The report preview follows a consistent system-based structure with photo-first evidence and standardized defect formatting, creating professional deliverables rather than photo dumps. Offline capture and deferred sync are built into the interaction model from the start, setting clear expectations and eliminating data loss anxiety.
Where I Was Wrong
The first version of the app was planned and designed by me as a standalone mobile app, focused on the on-site inspection work itself. Testing and real-world use surfaced the problem: inspectors needed the surrounding workflow too — scheduling, reporting, data management. We’d also leaned too heavily on one specific kind of home inspector early on, which turned out to be a miscalculation. As we started to understand the wider scope, we expanded the founding team to include a home inspection instructor whose deep industry knowledge helped us reshape the product around the full range of inspection needs.
Learnings
- Trust in AI assistance came from editability and accountability, not from hiding complexity or promising perfection.
- A camera-first workflow only succeeds when classification stays one tap away and never blocks capture.

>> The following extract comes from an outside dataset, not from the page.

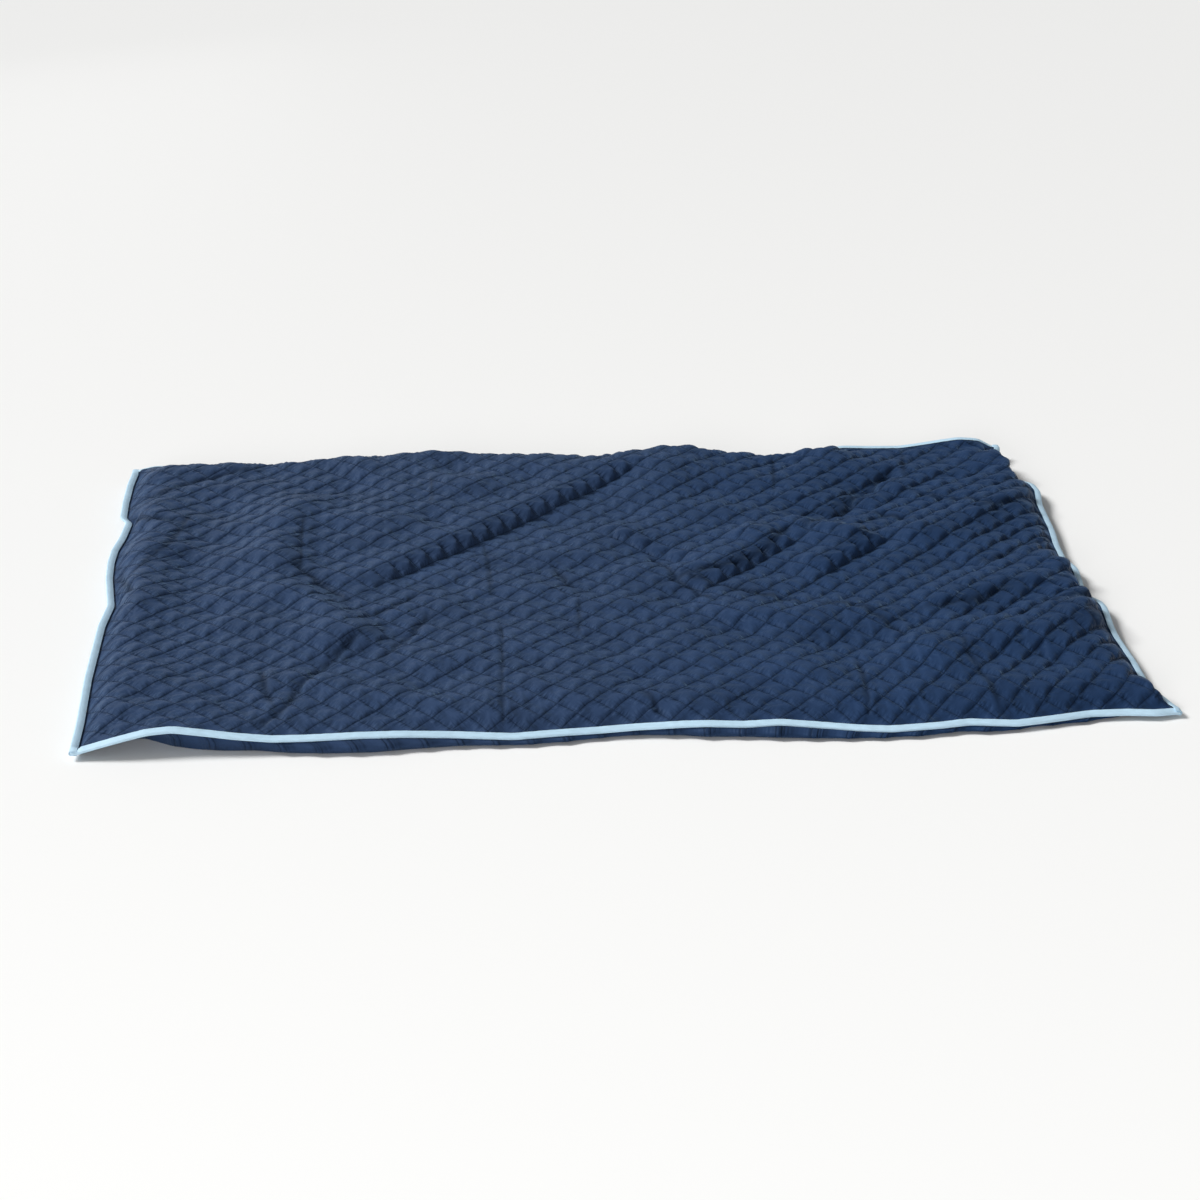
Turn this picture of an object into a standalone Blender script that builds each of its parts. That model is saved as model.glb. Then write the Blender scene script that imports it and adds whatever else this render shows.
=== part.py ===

- Defining the information model early — systems, defects, severity, location — prevented later rework and made the report output feel consistent and professional.
What’s Next
- A confidence-based review queue so low-confidence items get checked first before export.
- Templates by inspection type (condo, single family, older homes) to improve coverage and report consistency.
- A post-launch study to measure time saved and identify where inspectors still revert to manual notes.
Impact
Shipped from concept to market in under a year. The product creates a direct connection from on-site evidence to professional deliverable, reducing post-inspection admin from hours to minutes and removing the bottleneck between completing inspections and delivering reports.